I have worked on FPGA chips with 32-bit chars. They are not PC class hardware, but they absolutely exist.

Also, c++ as a language doesn't typically concern itself directly with performance. There are plenty of operations like bit shifting that lead to nasty performance on hardware which does not have support. Virtual indirection had a notable cost even on desktop computers until 1996, as C++ was gaining popularity but still not standardized.

The language is concerned about correctness first and foremost. They added the exact size and fast size variations because of uncommon hardware. Specific compilers can implement exceptions and modifications, and compiler switches that forgo correctness in favor of performance.

Calin said:

frob said:
could just as easily be set to values like -1

isn`t an enum always uint (pozitive values)?

No. An enum value can be anything that the underlying type can represent. C++ not only allows the underlying type to be explicitly declared signed, but the default type is usually int.

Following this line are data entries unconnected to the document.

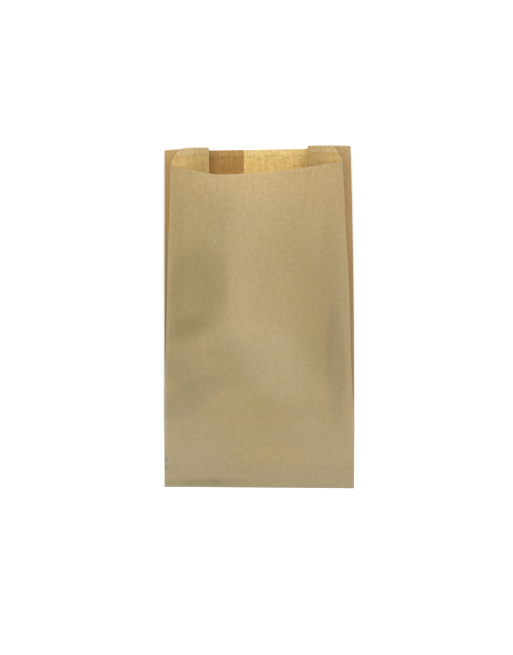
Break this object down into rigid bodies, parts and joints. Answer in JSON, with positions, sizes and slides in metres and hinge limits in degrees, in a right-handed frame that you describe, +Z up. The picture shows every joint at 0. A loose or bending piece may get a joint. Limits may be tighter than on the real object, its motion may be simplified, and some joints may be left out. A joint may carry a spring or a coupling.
{
  "type": "paper bakery bag",
  "caption": "Flat kraft paper bakery bag with side gussets and a low-cut front lip, lying open on its glued back.",
  "frame": {"origin": "centre of the bag's box in plan, at the level of the surface it lies on", "axes": "+Y along the bag from its folded bottom to its mouth, +Z up from the back panel through the front panel, +X across the width to the right as seen from above"},
  "size_m": [0.1404, 0.2516, 0.0756],
  "materials": {
    "kraft": "brown machine-glazed kraft, matt"
  },
  "bodies": {
    "root": {"paper_bag": "kraft"}
  },
  "joints": []
}
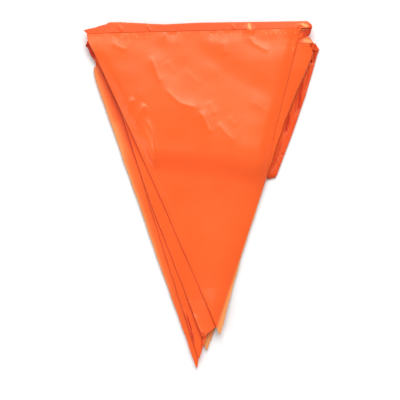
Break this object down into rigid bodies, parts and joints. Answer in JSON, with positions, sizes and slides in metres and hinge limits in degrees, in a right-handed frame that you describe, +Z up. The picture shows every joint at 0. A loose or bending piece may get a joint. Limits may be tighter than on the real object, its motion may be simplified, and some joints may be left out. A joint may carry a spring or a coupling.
{
  "type": "pennant bunting, folded up",
  "caption": "Folded pack of triangular plastic film pennants on one heading tape that zigzags through the pack, its free end turned down along one side.",
  "frame": {"origin": "on the flat underside of the lowest pennant, in the middle of the pack", "axes": "+X along the heading tape, +Y from the pennants' points up to the heading, +Z up from the surface the pack lies on"},
  "size_m": [0.2249, 0.3301, 0.0147],
  "materials": {
    "film": "soft gloss, slightly translucent film",
    "tape": "soft gloss, two layers of film"
  },
  "bodies": {
    "root": {"pennant_1": "film", "pennant_2": "film", "pennant_3": "film", "pennant_4": "film", "pennant_5": "film", "pennant_6": "film", "pennant_7": "film", "heading_tape": "tape"}
  },
  "joints": []
}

See: https://en.cppreference.com/w/cpp/language/enum​

Juliean said:

a light breeze said:
I know for a fact that Visual C++ prior to 5.0 had 4-byte bools. It's at least possible for a modern compiler to do the same when targeting a CPU on which 32-bit operations are faster than 8-bit operations, trading storage efficiency for runtime performance.

In theory, but I've checked every modern/mainstream-compiler, and std::uint_fast8_t are always defined as "unsigned char".

I'm mostly thinking about word addressing CPU architectures, e.g. Cray. Compilers for such processors can emulate byte-level access in the same way that compilers for byte addressing CPU architectures can support bit fields, but this comes at a significant runtime cost. It's at least possible that compilers for these architectures would choose to support 8-bit chars but use full word-sized bools.

It would make no sense to do this in the mainstream ARM/x86 world. Visual C++ prior to 5.0 did it anyway.